Ia menambahkan, BPJS Kesehatan berurusan dengan Kementerian keuangan dengan Kementerian Kesehatan (Kemenkes) selalu mempersiapkan dana yang dibutuhkan untuk penyelenggaraan program ini. Menurutnya yang paling penting adalah masyarakat mendapat pelayanan atau terlayani.

Sebelumnya, Ketua Komisi IX Dewan Perwakilan Rakyat (DPR) Dede Yusuf menyebut masalah defisit yang dialami Badan Penyelenggara Jaminan Sosial (BPJS) Kesehatan sebagai pengelola JKN-KIS bukanlah karena kurangnya iuran, melainkan di hitungan aktuaria atau harga keekonomian iuran JKN-KIS.

"Kalau berbicara aktuaria menurut Dewan Jaminan Sosial Nasional (DJSN), Kementerian Kesehatan, angka hitungan aktuaria peserta JKN-KIS kelas III per orang setiap bulannya yaitu sekitar Rp 35 ribu hingga Rp 40 ribu. Padahal yang dibayarkan baru di angka Rp 23 ribu hingga Rp 25 ribu per bulan," ujarnya, Jumat (27/7/2018) lalu.

Persoalan ditambah dengan iuran kelas III yang belum mengalami penyesuaian iuran dan mengambil porsi terbesar. Ini termasuk Penerima Bantuan Iuran (PBI) sekitar 92 juta jiwa yang rencananya akan ditambah pemerintah menjadi 107 juta jiwa.

Tetapi seiring dengan ditambahnya peserta PBI, kata dia, angka iuran yang ditetapkan hanya Rp 23 ribu padahal idealnya di kisaran Rp 35 ribu. Artinya, kata dia, ada defisit Rp 12 ribu per PBI. Dede menyebutkan apabila berbicara premi PBI untuk mengejar hitungan aktuaria maka harusnya pemerintah siapkan dana Rp 35 triliun.

"Sedangkan pemerintah hanya punya uang Rp 25 triliun. Berarti darimana Rp 10 triliun kekurangan yang akan ditambahkan?ujung-ujungnya faktor keuangan," ujarnya.

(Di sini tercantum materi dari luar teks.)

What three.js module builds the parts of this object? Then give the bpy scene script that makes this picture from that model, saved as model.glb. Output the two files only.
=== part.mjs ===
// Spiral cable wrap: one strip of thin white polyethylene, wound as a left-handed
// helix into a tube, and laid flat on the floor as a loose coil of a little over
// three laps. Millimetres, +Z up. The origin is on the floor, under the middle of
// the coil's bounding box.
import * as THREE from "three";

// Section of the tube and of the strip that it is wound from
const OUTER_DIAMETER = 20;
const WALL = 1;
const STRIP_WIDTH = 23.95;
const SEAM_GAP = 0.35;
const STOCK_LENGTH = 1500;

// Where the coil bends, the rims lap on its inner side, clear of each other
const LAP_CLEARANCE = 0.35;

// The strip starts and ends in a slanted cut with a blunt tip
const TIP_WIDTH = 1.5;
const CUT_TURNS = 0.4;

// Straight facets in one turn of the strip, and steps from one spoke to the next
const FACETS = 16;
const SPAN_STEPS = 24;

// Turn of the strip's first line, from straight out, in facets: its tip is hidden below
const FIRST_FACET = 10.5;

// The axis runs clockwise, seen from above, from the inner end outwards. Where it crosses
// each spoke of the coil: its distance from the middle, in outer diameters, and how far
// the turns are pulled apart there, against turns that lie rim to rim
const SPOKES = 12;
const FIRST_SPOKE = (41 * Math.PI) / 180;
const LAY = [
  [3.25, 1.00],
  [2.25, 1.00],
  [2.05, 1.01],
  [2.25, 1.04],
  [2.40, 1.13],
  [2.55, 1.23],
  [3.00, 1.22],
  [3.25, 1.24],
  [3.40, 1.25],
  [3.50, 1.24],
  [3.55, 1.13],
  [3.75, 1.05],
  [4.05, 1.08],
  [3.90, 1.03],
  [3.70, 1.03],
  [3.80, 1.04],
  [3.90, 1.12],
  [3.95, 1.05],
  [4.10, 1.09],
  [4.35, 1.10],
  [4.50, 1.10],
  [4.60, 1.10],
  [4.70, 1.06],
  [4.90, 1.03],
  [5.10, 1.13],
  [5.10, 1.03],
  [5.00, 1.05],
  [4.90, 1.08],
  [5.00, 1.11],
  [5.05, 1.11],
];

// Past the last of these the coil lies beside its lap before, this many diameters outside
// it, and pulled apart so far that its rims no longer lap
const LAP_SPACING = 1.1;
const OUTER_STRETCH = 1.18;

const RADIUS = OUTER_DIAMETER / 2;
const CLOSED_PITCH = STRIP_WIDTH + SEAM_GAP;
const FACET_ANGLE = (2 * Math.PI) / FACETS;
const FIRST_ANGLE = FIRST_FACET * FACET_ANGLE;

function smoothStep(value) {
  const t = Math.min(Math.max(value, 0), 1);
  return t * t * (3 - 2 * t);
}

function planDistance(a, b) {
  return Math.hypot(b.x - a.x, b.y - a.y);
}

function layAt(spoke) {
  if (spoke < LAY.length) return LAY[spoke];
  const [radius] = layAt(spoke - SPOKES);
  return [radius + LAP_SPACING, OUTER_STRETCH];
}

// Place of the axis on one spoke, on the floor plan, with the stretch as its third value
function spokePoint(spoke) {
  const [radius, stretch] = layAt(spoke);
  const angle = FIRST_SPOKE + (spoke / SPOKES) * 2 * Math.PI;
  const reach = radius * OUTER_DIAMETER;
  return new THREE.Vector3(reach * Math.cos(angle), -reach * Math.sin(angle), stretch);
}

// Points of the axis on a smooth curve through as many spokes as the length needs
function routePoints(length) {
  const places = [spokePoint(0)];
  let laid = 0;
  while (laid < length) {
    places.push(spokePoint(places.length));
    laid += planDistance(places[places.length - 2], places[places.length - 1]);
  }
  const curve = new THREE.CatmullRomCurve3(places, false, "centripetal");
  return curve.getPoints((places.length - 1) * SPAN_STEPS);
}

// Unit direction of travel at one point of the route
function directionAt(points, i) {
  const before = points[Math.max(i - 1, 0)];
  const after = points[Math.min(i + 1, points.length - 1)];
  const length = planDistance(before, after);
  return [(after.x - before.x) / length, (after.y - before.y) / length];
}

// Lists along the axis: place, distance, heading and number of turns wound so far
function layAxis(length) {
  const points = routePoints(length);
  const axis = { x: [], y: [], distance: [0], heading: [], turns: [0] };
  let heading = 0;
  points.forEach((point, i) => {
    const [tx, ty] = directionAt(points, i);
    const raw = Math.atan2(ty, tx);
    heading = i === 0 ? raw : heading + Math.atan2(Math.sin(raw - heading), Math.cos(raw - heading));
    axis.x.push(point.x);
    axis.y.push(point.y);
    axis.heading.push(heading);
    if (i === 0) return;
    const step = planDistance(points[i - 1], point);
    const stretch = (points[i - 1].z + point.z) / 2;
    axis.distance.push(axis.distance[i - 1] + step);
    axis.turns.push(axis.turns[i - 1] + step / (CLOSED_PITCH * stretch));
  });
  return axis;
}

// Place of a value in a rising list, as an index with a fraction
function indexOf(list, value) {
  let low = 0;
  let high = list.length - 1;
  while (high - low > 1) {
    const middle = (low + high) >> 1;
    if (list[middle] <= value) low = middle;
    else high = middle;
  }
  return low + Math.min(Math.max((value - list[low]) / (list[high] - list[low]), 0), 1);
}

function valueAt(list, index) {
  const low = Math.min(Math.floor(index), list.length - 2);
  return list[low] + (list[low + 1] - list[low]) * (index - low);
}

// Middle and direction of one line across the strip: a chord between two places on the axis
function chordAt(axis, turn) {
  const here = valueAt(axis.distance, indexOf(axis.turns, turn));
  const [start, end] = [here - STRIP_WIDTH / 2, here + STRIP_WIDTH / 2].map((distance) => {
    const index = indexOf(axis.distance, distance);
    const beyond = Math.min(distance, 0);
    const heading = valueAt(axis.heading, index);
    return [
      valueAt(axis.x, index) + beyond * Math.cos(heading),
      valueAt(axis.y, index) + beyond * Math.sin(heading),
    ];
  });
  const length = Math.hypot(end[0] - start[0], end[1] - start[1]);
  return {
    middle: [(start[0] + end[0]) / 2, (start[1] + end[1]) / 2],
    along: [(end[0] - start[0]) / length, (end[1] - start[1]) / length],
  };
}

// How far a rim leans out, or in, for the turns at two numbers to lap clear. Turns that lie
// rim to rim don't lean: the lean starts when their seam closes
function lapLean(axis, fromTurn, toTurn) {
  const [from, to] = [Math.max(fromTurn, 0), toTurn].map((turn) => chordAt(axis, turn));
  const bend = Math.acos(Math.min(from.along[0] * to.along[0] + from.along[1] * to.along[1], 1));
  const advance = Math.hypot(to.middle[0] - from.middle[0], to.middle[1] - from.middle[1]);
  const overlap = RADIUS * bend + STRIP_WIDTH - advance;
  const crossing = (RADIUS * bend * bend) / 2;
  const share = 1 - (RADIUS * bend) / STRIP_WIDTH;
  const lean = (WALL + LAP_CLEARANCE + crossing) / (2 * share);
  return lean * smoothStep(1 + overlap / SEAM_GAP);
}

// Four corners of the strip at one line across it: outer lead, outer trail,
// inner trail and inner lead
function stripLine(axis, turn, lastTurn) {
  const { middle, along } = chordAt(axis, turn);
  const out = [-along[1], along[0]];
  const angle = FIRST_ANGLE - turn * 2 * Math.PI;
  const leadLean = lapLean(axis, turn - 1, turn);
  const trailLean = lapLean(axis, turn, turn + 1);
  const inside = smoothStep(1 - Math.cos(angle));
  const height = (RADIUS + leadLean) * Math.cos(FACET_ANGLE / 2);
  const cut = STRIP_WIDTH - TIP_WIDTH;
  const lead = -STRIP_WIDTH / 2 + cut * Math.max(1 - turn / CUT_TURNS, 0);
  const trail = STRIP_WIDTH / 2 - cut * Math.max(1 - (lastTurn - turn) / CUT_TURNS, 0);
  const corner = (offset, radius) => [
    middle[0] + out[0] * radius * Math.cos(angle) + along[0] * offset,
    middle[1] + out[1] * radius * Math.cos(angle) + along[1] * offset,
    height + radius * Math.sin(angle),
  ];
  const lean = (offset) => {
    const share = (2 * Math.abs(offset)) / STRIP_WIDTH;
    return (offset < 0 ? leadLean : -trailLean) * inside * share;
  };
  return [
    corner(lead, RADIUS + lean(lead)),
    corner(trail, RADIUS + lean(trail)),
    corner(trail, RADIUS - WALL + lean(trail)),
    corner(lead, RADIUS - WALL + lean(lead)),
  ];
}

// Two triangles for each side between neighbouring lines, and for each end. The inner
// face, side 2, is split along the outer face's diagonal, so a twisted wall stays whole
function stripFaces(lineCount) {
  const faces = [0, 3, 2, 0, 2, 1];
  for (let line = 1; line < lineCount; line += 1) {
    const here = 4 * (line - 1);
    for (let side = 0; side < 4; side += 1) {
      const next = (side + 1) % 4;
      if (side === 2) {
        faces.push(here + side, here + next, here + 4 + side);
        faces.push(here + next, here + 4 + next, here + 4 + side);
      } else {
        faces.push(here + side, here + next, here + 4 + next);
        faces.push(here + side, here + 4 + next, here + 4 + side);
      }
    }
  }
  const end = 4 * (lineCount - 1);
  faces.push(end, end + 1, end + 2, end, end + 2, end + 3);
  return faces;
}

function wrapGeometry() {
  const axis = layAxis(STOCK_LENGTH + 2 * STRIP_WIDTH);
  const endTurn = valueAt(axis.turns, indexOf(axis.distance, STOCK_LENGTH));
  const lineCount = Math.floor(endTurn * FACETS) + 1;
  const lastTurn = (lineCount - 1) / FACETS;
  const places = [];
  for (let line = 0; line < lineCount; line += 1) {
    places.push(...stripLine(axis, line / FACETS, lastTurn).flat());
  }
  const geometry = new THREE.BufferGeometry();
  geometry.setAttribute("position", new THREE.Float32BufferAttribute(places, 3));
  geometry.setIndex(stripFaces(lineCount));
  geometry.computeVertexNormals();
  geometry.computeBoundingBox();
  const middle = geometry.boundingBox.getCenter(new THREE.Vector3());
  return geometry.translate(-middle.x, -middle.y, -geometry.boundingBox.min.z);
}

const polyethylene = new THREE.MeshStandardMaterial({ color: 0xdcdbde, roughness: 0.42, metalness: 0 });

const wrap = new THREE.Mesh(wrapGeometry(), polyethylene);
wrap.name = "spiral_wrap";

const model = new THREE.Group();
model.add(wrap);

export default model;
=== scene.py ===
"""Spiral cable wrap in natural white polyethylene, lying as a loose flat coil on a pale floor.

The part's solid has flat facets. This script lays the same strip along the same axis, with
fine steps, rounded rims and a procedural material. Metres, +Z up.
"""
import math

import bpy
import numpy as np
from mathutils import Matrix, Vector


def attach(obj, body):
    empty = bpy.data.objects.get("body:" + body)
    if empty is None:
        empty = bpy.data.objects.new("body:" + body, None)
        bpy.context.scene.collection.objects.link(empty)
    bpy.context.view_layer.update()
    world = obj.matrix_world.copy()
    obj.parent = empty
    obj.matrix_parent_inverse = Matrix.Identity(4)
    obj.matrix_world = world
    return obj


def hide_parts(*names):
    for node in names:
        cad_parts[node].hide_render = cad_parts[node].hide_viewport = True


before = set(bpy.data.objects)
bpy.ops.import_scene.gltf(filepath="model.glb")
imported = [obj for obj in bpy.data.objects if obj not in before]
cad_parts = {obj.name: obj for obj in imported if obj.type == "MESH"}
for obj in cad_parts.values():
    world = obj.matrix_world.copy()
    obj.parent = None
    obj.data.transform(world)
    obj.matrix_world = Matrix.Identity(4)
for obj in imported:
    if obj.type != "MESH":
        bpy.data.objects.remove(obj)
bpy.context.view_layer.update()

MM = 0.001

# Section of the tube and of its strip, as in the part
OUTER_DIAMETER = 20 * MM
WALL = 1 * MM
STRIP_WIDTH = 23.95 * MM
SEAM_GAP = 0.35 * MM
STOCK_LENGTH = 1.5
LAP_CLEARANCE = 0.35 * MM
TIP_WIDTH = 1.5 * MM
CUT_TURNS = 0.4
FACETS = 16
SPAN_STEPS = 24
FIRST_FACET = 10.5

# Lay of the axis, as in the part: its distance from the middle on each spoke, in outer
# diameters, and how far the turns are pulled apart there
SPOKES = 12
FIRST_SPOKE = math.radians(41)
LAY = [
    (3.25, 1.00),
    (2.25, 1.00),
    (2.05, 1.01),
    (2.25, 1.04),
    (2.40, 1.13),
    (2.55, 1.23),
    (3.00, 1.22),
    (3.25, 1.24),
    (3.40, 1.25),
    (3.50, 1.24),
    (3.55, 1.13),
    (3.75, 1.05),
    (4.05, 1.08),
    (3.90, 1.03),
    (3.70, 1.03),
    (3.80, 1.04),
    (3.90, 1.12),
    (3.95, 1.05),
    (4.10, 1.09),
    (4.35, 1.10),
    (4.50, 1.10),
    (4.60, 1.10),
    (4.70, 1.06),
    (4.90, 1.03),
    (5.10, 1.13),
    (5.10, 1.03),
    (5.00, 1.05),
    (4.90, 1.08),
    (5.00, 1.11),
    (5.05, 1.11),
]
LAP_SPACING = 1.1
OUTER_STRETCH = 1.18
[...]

Kendati demikian, ia meminta pemerintah tetap harus bertanggung jawab. Ia menegaskan pemerintah harus menyiapkan dana talangan untuk membayar iuran PBI sesuai hitungan aktuaria. Kalau PBI sudah mendapat dana talangan iuran PBI sesuai hitungan aktuaria, kata dia, peserta kelas III mandiri atau umum bisa saja mengikuti penyesuaian iuran.

"Tapi tolong jangan dilihat apakah masyarakat mau premi atau iuran kelas III naik tapi pemerintah dulu yang bertanggung jawab dalam mengurusi kesehatan masyarakatnya," kata Dede.